GPU Software Architecture Engineer, Graphics, Games, & ML

Apple Apple · Big Tech · Cupertino, CA · Software and Services

This role focuses on architecting and building distributed ML infrastructure for large-scale inference, specifically for powering Apple Intelligence. It involves designing parallelization strategies, optimizing the stack from low-level access to high-level algorithms, and collaborating with hardware architects.
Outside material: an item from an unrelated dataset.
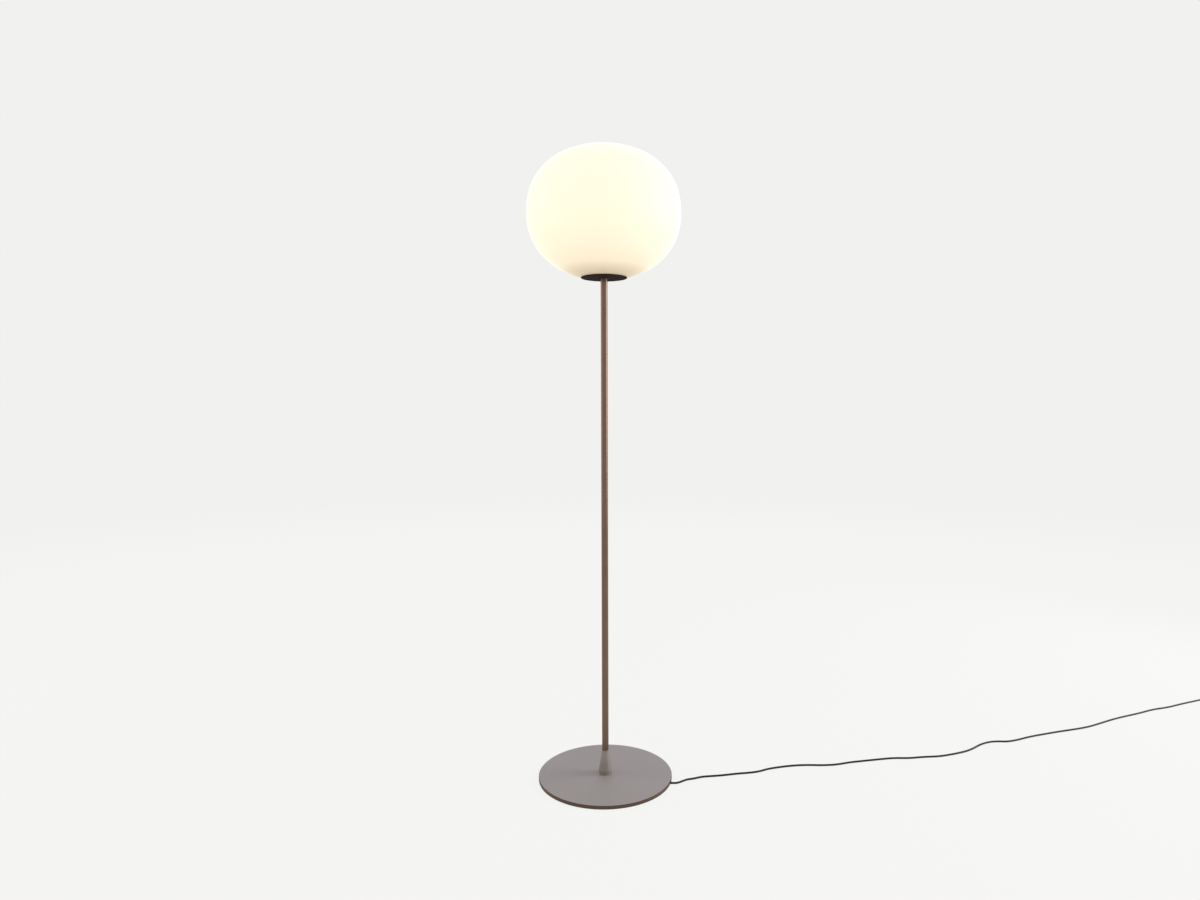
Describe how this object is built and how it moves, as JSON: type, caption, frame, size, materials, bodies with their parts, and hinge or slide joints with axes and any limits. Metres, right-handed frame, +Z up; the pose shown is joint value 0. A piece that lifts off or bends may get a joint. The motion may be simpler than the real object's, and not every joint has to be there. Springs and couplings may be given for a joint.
{
  "type": "floor lamp",
  "caption": "Floor lamp: an opal glass globe on a thin stem and a flat round base, with a mains lead, foot switch and plug.",
  "frame": {"origin": "on the floor, at the centre of the base's underside, on the stem's axis", "axes": "+Z up along the stem; +X to the right and +Y away from someone who faces the lamp"},
  "size_m": [1.9127, 0.624, 1.35],
  "materials": {
    "pad": "fine-textured",
    "base": "satin, with a darker brown edge",
    "stem": "satin warm grey",
    "plate": "matt dark brown",
    "screw": "zinc plated",
    "brass": "satin",
    "spring": "bright",
    "gasket": "soft, translucent",
    "holder": "black moulded",
    "ceramic": "white ceramic",
    "core": "insulated core",
    "bulb_tip": "tinned",
    "bulb_black": "black glass",
    "bulb_cap": "rolled",
    "bulb_glass": "frosted, lit",
    "globe": "opal, lit from inside",
    "cord": "satin black-brown sheath",
    "cord_rubber": "matt",
    "tie": "matt",
    "switch_shell": "fine moulded texture",
    "switch_button": "satin",
    "switch_inner": "moulded",
    "plug": "fine moulded texture",
    "plug_pin": "nickel plated"
  },
  "bodies": {
    "stand": {"base_pad": "pad", "base_plate": "base", "cord_bushing": "cord_rubber", "stem_collar": "stem", "collar_screws": "screw", "collar_grub_screw": "screw", "stem_tube": "stem", "stem_insert": "screw", "stem_lead": "cord", "support_plate": "plate", "head_nipple": "screw", "head_washer": "screw", "head_nut": "brass", "globe_gasket": "gasket", "globe_springs": "spring", "spring_rivets": "plate", "lampholder_cap": "holder", "lampholder_skirt": "holder", "lampholder_insert": "ceramic", "lampholder_thread": "brass", "terminal_screws": "brass", "lampholder_contact": "brass", "lead_cores": "core", "cord_run": "cord", "cord_tail": "cord", "cord_coil": "cord", "cord_end": "cord", "cord_tie": "tie", "switch_base": "switch_shell", "switch_cover": "switch_shell", "switch_module": "switch_inner", "switch_screws": "screw", "switch_cores": "core", "plug_body": "plug", "plug_pins": "plug_pin", "plug_pin_sleeves": "plug"},
    "globe": {"globe_glass": "globe"},
    "bulb_tip": {"bulb_contact": "bulb_tip"},
    "bulb": {"bulb_insulator": "bulb_black", "bulb_cap": "bulb_cap", "bulb_envelope": "bulb_glass"},
    "button": {"switch_button": "switch_button"}
  },
  "joints": [
    {"name": "globe_lift", "type": "slide", "parent": "stand", "child": "globe", "axis": [0, 0, 1], "range_m": [0, 0.18]},
    {"name": "bulb_lift", "type": "slide", "parent": "stand", "child": "bulb_tip", "axis": [0, 0, 1], "range_m": [0, 0.0254]},
    {"name": "bulb_turn", "type": "hinge", "parent": "bulb_tip", "child": "bulb", "pos_m": [0, 0, 1.1892], "axis": [0, 0, 1], "range_deg": [0, 2520]},
    {"name": "switch_press", "type": "slide", "parent": "stand", "child": "button", "axis": [0, 0, -1], "range_m": [0, 0.0035], "stiffness_N_per_m": 600, "springref_m": -0.002}
  ],
  "couplings": [
    {"joint": "bulb_turn", "follows": "bulb_lift", "rad_per_m": 1731.4}
  ]
}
The goal is to achieve maximum hardware utilization and minimize latency for real-time user experiences, serving billions of requests daily.

What you'd actually do

  1. Design and implement tensor/data/expert parallelism strategies for large language model inference across distributed server cluster environments
  2. Drive hardware and software roadmap decisions for ML acceleration
  3. Expert in designing architectures that achieves peak compute utilizations and optimal memory throughput
  4. Develop and optimize distributed inference systems with focus on latency, throughput, and resource efficiency across multiple nodes
  5. Architect scalable ML serving infrastructure supporting dynamic model sharding, load balancing, and fault tolerance

Skills

Required

  • GPU programming (CUDA, ROCm)
  • High-performance computing
  • Inter-node communication technologies (InfiniBand, RDMA, NCCL)
  • System programming in C/C++
  • Distributed systems
  • Parallel computing architectures
  • Tensor frameworks (PyTorch, JAX, TensorFlow)

Nice to have

  • Python
  • ML infrastructure at scale

What the JD emphasized

  • 10+ years of experience in GPU programming (CUDA, ROCm) and high-performance computing, successfully optimizing large-scale parallel workloads
  • Strong experience with inter-node communication technologies (InfiniBand, RDMA, NCCL) in the context of ML training/inference
  • Must have excellent system programming skills in C/C++
  • Deep understanding of distributed systems and parallel computing architectures
  • Understand how tensor frameworks (PyTorch, JAX, TensorFlow) are used in distributed training/inference
  • Proven track record in ML infrastructure at scale

Other signals

  • distributed ML infrastructure
  • Apple Intelligence
  • massive network models
  • server clusters
  • real-time user experiences
  • inference workload characteristics
  • billions of requests daily
  • production systems